There are more variations of Googlebot-Mobile, but I have not seen them in the last year on the websites which I monitor.

You may have noticed all the different User-Agent variations still list Googlebot-Mobile as version 2.1.

Pfui

5:34 pm on Oct 4, 2009 (gmt 0)

WebmasterWorld Senior Member 10+ Year Member Top Contributors Of The Month



Thanks for your info, Owen! I'm curious: Did any of Google's mobile UAs request robots.txt?

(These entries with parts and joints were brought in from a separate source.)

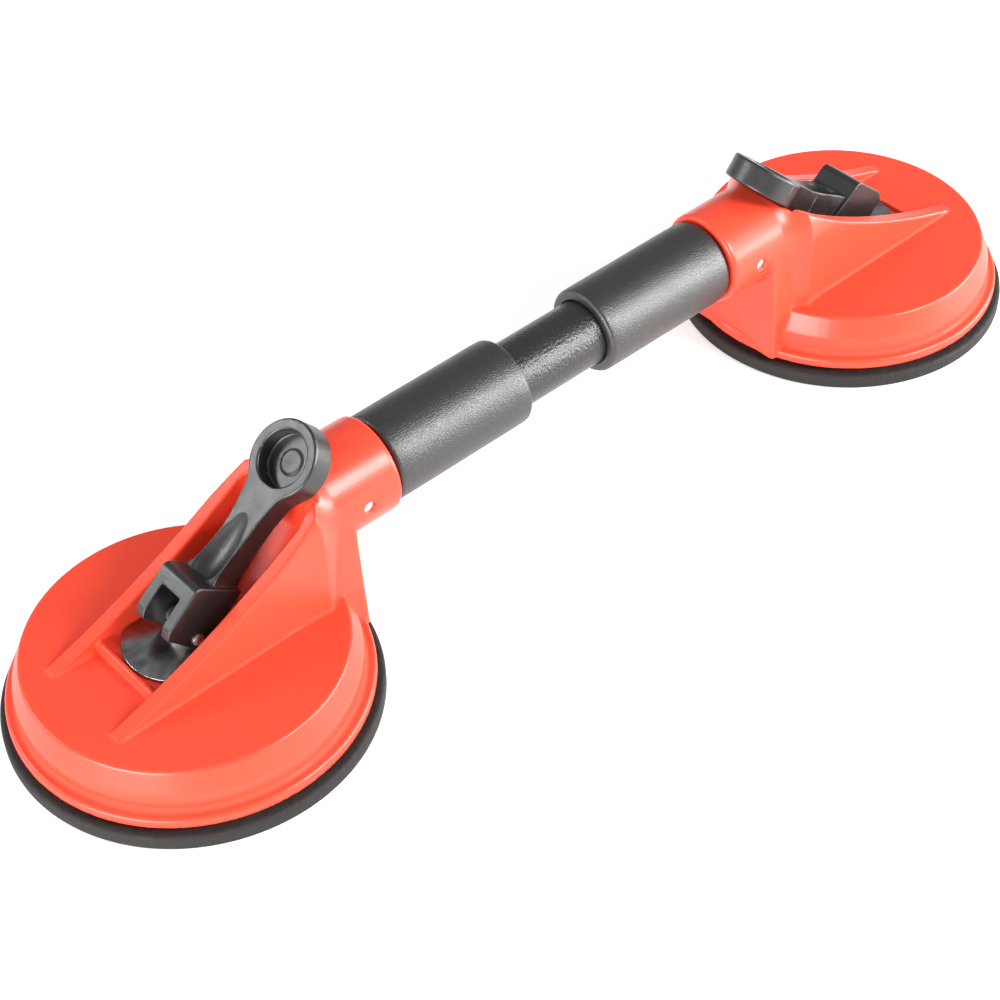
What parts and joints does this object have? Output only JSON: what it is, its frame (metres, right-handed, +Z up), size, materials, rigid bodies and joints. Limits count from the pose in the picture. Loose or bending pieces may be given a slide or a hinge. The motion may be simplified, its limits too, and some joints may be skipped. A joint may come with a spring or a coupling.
{
  "type": "double suction cup lifter",
  "caption": "Two-cup suction lifter: cam levers in moulded housings over rubber pads, joined by a straight bar with sleeve grips.",
  "frame": {"origin": "on the ground under the middle of the bar, which is the bottom centre of the bounding box", "axes": "+X along the bar towards the right head, +Z up, +Y across the bar"},
  "size_m": [0.4, 0.115, 0.0786],
  "materials": {
    "housing_red": "satin-gloss moulded plastic",
    "pad_rubber": "matte",
    "bright_steel": "turned",
    "zinc_plate": "zinc plated, mottled",
    "lever_black": "fine grained",
    "tube_black": "textured powder coat",
    "grip_foam": "leather-like grain"
  },
  "bodies": {
    "frame": {"tube": "tube_black", "housing_left": "housing_red", "suction_pad_left": "pad_rubber", "wear_plate_left": "zinc_plate", "tube_pin_left": "bright_steel", "grip_left": "grip_foam", "housing_right": "housing_red", "suction_pad_right": "pad_rubber", "wear_plate_right": "zinc_plate", "tube_pin_right": "bright_steel", "grip_right": "grip_foam"},
    "stud_left": {"lift_stud_left": "bright_steel", "anchor_plate_left": "bright_steel", "lever_axle_left": "bright_steel"},
    "lever_left": {"cam_lever_left": "lever_black"},
    "stud_right": {"lift_stud_right": "bright_steel", "anchor_plate_right": "bright_steel", "lever_axle_right": "bright_steel"},
    "lever_right": {"cam_lever_right": "lever_black"}
  },
  "joints": [
    {"name": "stud_lift_left", "type": "slide", "parent": "frame", "child": "stud_left", "axis": [0, 0, 1], "range_m": [0, 0.00982], "deforming": ["suction_pad_left"]},
    {"name": "lever_turn_left", "type": "hinge", "parent": "stud_left", "child": "lever_left", "pos_m": [-0.1425, 0, 0.031], "axis": [0, -1, 0], "range_deg": [0, 139]},
    {"name": "stud_lift_right", "type": "slide", "parent": "frame", "child": "stud_right", "axis": [0, 0, 1], "range_m": [0, 0.00982], "deforming": ["suction_pad_right"]},
    {"name": "lever_turn_right", "type": "hinge", "parent": "stud_right", "child": "lever_right", "pos_m": [0.1425, 0, 0.031], "axis": [0, 1, 0], "range_deg": [0, 139]}
  ],
  "couplings": [
    {"joint": "stud_lift_left", "follows": "lever_turn_left", "m_per_rad": 0.0040396},
    {"joint": "stud_lift_right", "follows": "lever_turn_right", "m_per_rad": 0.0040396}
  ]
}
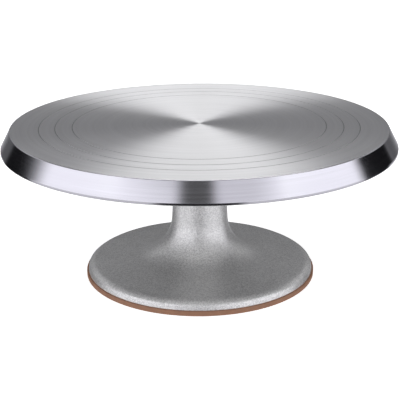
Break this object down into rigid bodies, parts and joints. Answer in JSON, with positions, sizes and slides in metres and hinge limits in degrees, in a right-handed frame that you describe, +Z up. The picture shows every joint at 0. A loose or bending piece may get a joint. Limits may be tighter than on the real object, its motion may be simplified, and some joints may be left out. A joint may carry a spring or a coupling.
{
  "type": "cake turntable",
  "caption": "Round turned aluminium cake turntable with a bevelled rim, spinning freely on a flared hammered-silver pedestal with a rubber pad.",
  "frame": {"origin": "centre of the rubber pad's underside, on the surface it stands on", "axes": "+Z up, along the axis that the plate turns about; the object is round, so +X and +Y are any two square directions"},
  "size_m": [0.305, 0.305, 0.1213],
  "materials": {
    "turned_aluminium": "circular-brushed face, bright turned rim",
    "hammered_silver": "silver hammered paint with a fine sparkle",
    "brown_rubber": "matt brown rubber",
    "black_rubber": "matt black rubber",
    "ground_steel": "ground",
    "bearing_steel": "fine ground",
    "polished_steel": "polished",
    "sheet_steel": "rolled sheet",
    "plated_steel": "bright zinc plate",
    "dark_steel": "black oxide"
  },
  "bodies": {
    "base": {"pedestal": "hammered_silver", "anti_slip_pad": "brown_rubber", "base_cover": "sheet_steel", "cover_screws": "plated_steel", "dust_seal": "black_rubber", "retaining_ring": "dark_steel", "upper_bearing_outer_race": "bearing_steel", "upper_bearing_shields": "sheet_steel", "lower_bearing_outer_race": "bearing_steel", "lower_bearing_shields": "sheet_steel"},
    "turntable": {"turntable_plate": "turned_aluminium", "spindle_flange": "ground_steel", "flange_screws": "dark_steel", "flange_lock_washers": "plated_steel", "spindle": "ground_steel", "bearing_spacer": "ground_steel", "spindle_washer": "plated_steel", "spindle_lock_washer": "plated_steel", "spindle_nut": "plated_steel", "upper_bearing_inner_race": "bearing_steel", "lower_bearing_inner_race": "bearing_steel"},
    "upper_ball_set": {"upper_bearing_balls": "polished_steel", "upper_bearing_cage_top": "sheet_steel", "upper_bearing_cage_bottom": "sheet_steel", "upper_bearing_cage_rivets": "sheet_steel"},
    "lower_ball_set": {"lower_bearing_balls": "polished_steel", "lower_bearing_cage_top": "sheet_steel", "lower_bearing_cage_bottom": "sheet_steel", "lower_bearing_cage_rivets": "sheet_steel"}
  },
  "joints": [
    {"name": "turntable_spin", "type": "hinge", "parent": "base", "child": "turntable", "pos_m": [0, 0, 0.1213], "axis": [0, 0, 1], "continuous": true},
    {"name": "upper_ball_roll", "type": "hinge", "parent": "base", "child": "upper_ball_set", "pos_m": [0, 0, 0.095], "axis": [0, 0, 1], "continuous": true},
    {"name": "lower_ball_roll", "type": "hinge", "parent": "base", "child": "lower_ball_set", "pos_m": [0, 0, 0.051], "axis": [0, 0, 1], "continuous": true}
  ],
  "couplings": [
    {"joint": "upper_ball_roll", "follows": "turntable_spin", "ratio": 0.36471},
    {"joint": "lower_ball_roll", "follows": "turntable_spin", "ratio": 0.36471}
  ]
}
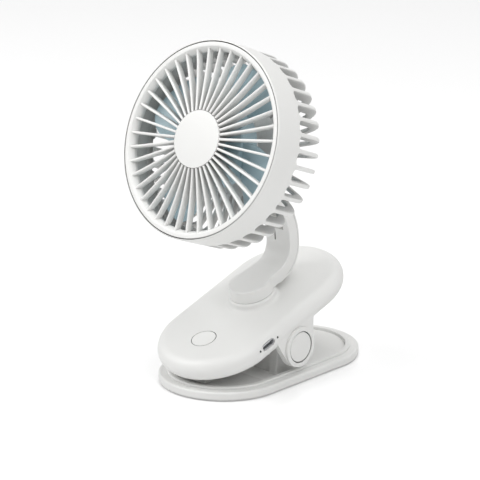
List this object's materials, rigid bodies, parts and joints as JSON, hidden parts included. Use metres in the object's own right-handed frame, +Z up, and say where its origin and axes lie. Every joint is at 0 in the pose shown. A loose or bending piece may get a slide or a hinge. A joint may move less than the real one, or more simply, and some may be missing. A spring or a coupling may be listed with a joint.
{
  "type": "clip fan",
  "caption": "Round fan head on a C-shaped tilting arm that swivels on a battery housing, which is the upper jaw of a sprung desk clip with an oval base.",
  "frame": {"origin": "centre of the oval footprint, on the surface that the clip stands on", "axes": "+Z up; -Y towards the front, where the jaws open and the fan blows; +X towards the side with the charging socket"},
  "size_m": [0.102, 0.1254, 0.1788],
  "materials": {
    "white_plastic": "satin, fine-grained",
    "grille_plastic": "satin",
    "blade_plastic": "satin, pale blue",
    "soft_pad": "matt",
    "steel": "bright zinc plated",
    "spring_steel": "drawn wire",
    "washer_plastic": "natural nylon",
    "board": "solder mask",
    "cell": "laminated foil",
    "socket_metal": "plated",
    "switch_plastic": "matt",
    "light": "clear, unlit",
    "motor_metal": "turned"
  },
  "bodies": {
    "base": {"lower_jaw": "white_plastic", "base_plate": "white_plastic", "foot_pad": "soft_pad", "base_screws": "steel", "lower_grip_pad": "soft_pad", "torsion_spring": "spring_steel"},
    "jaw": {"upper_shell": "white_plastic", "underside_cover": "white_plastic", "body_screws": "steel", "upper_grip_pad": "soft_pad", "pivot_pin": "steel", "pivot_caps": "white_plastic", "circuit_board": "board", "usb_socket": "socket_metal", "tact_switch": "switch_plastic", "indicator_lights": "light", "battery": "cell", "swivel_washer": "washer_plastic"},
    "arm": {"arm_shell": "white_plastic", "arm_back_cover": "white_plastic", "arm_screws": "steel", "swivel_retainer": "steel", "swivel_screw": "steel", "tilt_pin": "steel", "tilt_washers": "washer_plastic"},
    "head": {"head_shell": "white_plastic", "front_grille": "grille_plastic", "centre_cap": "grille_plastic", "motor": "motor_metal", "tilt_knuckle": "white_plastic", "knuckle_screws": "steel"},
    "rotor": {"impeller": "blade_plastic", "motor_shaft": "steel"},
    "button": {"power_button": "white_plastic"}
  },
  "joints": [
    {"name": "jaw_hinge", "type": "hinge", "parent": "base", "child": "jaw", "pos_m": [0, -0.0052, 0.0195], "axis": [-1, 0, 0], "range_deg": [0, 28], "stiffness_Nm_per_rad": 0.57, "springref_deg": -57.3, "deforming": ["torsion_spring"]},
    {"name": "arm_swivel", "type": "hinge", "parent": "jaw", "child": "arm", "pos_m": [0, -0.00668, 0.04262], "axis": [0, -0.3239, 0.9461], "range_deg": [-175, 175]},
    {"name": "head_tilt", "type": "hinge", "parent": "arm", "child": "head", "pos_m": [0, -0.00376, 0.09648], "axis": [-1, 0, 0], "range_deg": [-45, 90]},
    {"name": "fan_spin", "type": "hinge", "parent": "head", "child": "rotor", "pos_m": [0, -0.03168, 0.12607], "axis": [0, -0.9348, 0.3551], "continuous": true},
    {"name": "button_press", "type": "slide", "parent": "jaw", "child": "button", "axis": [0, 0.3239, -0.9461], "range_m": [0, 0.0006], "stiffness_N_per_m": 800, "springref_m": -0.0005}
  ]
}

1.) If yes, did they heed it?
2.) If no, do you have "User-agent: Googlebot-Mobile" specifically allowed or disallowed?

Aside: That's the UA Google defines as one of its robots.txt testing agents in Webmaster Tools/Site Configuration/Crawler access.

(FWIW: Thus far, all of Googlebot's mobile variations read and heed robots.txt on my sites.)

Ocean10000

10:24 pm on Oct 4, 2009 (gmt 0)

WebmasterWorld Senior Member 10+ Year Member Top Contributors Of The Month



Small problem I have with Googlebot is that more then one can come from the same IP. From my quick scan of the last couple of days of logs it usually the non-mobile user-agent that downloads Robots.txt, not the mobile versions.
Mozilla/5.0+(compatible;+Googlebot/2.1;++http://www.google.com/bot.html)

They follow it since I give Google full access to my website.